When I wrote that comedian Tee A called me a 'club girl', in my 'The person in the mirror' post (oops I did it again...lol) a few people thought mentioning his name was uncalled for and the only reason I could have done that was because I still carried a grudge. That made me really look deep inside...asking myself if the reason I mentioned his name and remembered the incident was because I was still bitter about it.
Sincerely? Absoultely not! I carry no grudge.
"To carry a grudge is like being stung to death by one bee"
I'm somewhat confrontational...if you say something about me, or do something I don't like...I will probably confront you...and after that, it's over. I remember talking it over with Tee A and moving past it. I mentioned it because I wanted to sight an example and the incident with him stood out...
"What is forgiven is usually well remembered".
But I'm glad a few of you brought it up 'cos it brings me to what I want to talk about today...FORGIVENESS!
A few weeks ago, a friend who lives abroad called me on the phone to tell me her 8 year old marriage was over. She told me she found out her husband had a serious relationship with another woman. Serious as in...rented a flat for her, bought her a car, spends some days in her house when he had to 'travel' and so many other things...
After finding out, she 'threatened' to leave with their three kids if he didn't clean up his act. Two days after the threat, like he was waiting for a cue... he moved out of their home. A week later she found out he had moved in with his mistress, five weeks later, he filed for divorce.
I was very depressed when she was telling me the story. I could almost feel her pain and anguish through the phone. Then in the midst of tears and wailing...she started saying "I wish him death Linda. I wish him death. Oh God please make him die, that's the only way I can be normal again...he's ruined my life. Someone pls kill him. Pls die...I wish him death, I wish him death, I wish him death". She said 'I wish him death' more times than I could count and it was at that point that I also started crying.
I wasn't crying because her marriage was over...I was crying because she carried a hatred so deep, so raw, so sated, that it will probably destroy her! Her hatred for her husband had taken her to a point of no return..and for a fleeting moment I was scared for her and her children. Her? Because she sounded like her life was over and she just might want to end it. Her children? Because sometimes when we want vengeance and can't touch the one who hurt us, we turn to the next best thing...what they love...in this case...his children!
I have another friend who hates men. When I say hate...I mean Hate with a capital H. Why? She's 30 years old with an 11 year old daughter and a five year old son, from two different men who promised her the world and gave her nothing. Whenever I talk about men, love, sex etc, she tries her damnest to talk me out of falling in love or letting any man touch me or ever getting married. To her all men are evil and she's vowed never to have anything to do with another one for the rest of her life. The sad part is...she's only 30!
Forgiveness
...easy to write, easy to spell, easy to pronounce, even easy to say but one of the hardest things to do. Forgiveness is something some of us are incapable of...giving up resentment, anger and a sense of betrayal is almost impossible for some of us...mostly because we think we are entitled to it.
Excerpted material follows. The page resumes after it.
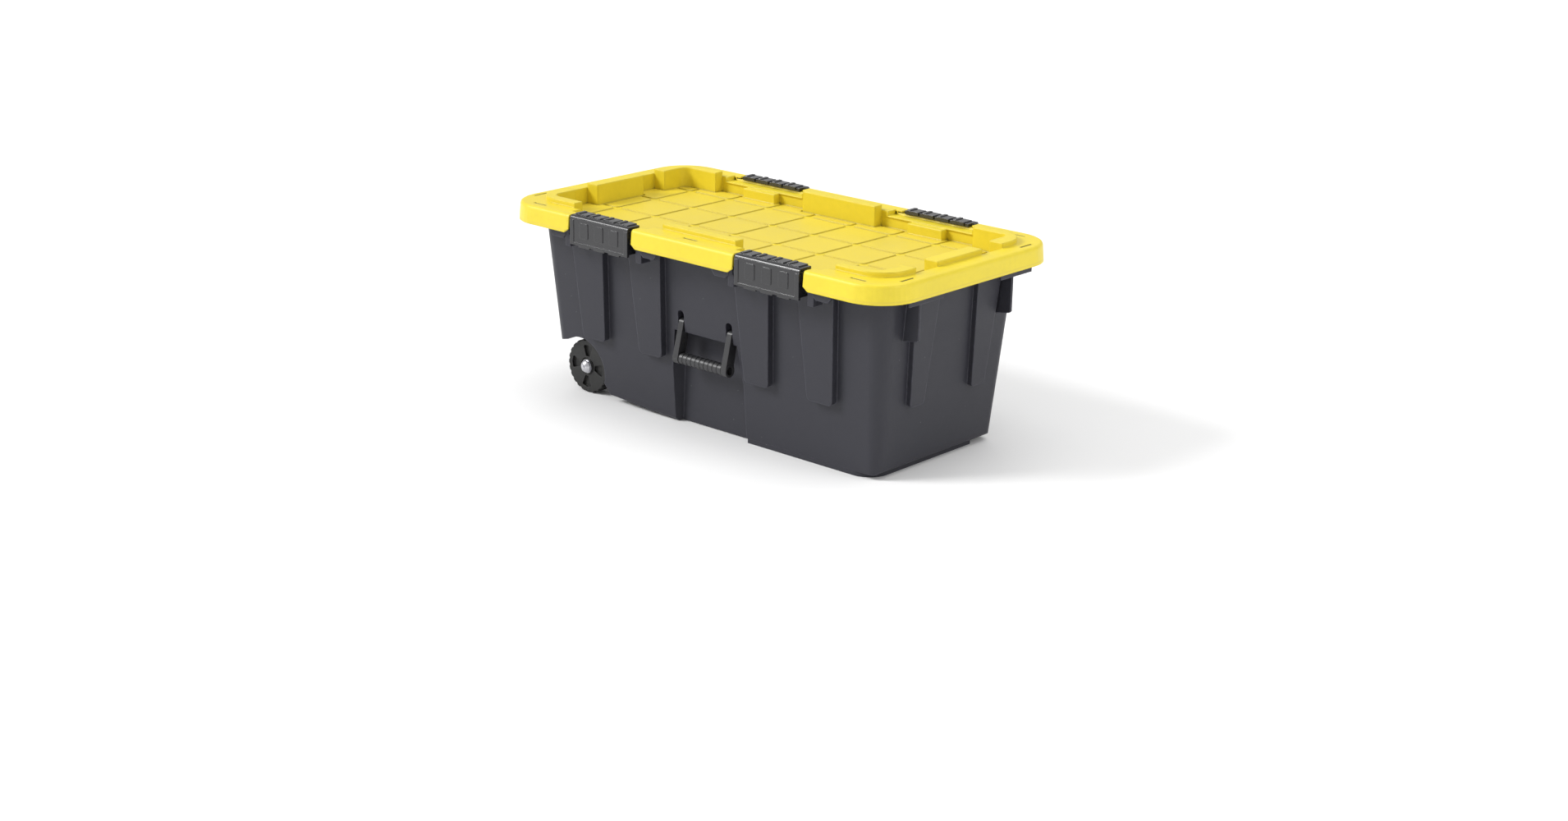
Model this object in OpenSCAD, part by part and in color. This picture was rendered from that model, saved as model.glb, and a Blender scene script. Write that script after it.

I'm not perfect...oh I'm far from it! There are things I do that I'm not proud of...but if there's one thing I know how to do and do well...it's to forgive! If you apologise to me, I don't care how deep, how damaging or how much I was hurt...I let it go.
About my married friend, I'm sure there a few other married women out there who might understand a little of where she's coming from...the hatred she feels for a man she once loved and who betrayed her. I have been let down...but nothing so deep that I would wish anyone dead, so maybe I don't understand that pain. Do you understand it? Have you been there? Still there?
All of us, at some point in our lives, have been hurt and wounded by the actions or words of someone else. Sometimes the hurt is so great, the thought of forgiving never crosses our minds.
How do you forgive someone who's hurt you so deeply? How do you let go when you're consumed with a hatred that you can't even control. How do you shut your eyes at night and not feel that resentment, that bitterness, that anger towards someone for something they did to you knowingly or unknowingly.
Besides forgiveness is the sweetest revenge. It makes you the bigger, better person.
And like someone once told me...you can never know how much you have been forgiven...until you forgive.
I will leave you with the words of Mahatma Gandhi
If one by one we counted people out
For the least sin, it wouldn't take us long
To get so we had no one left to live with.
For to be social is to be forgiving.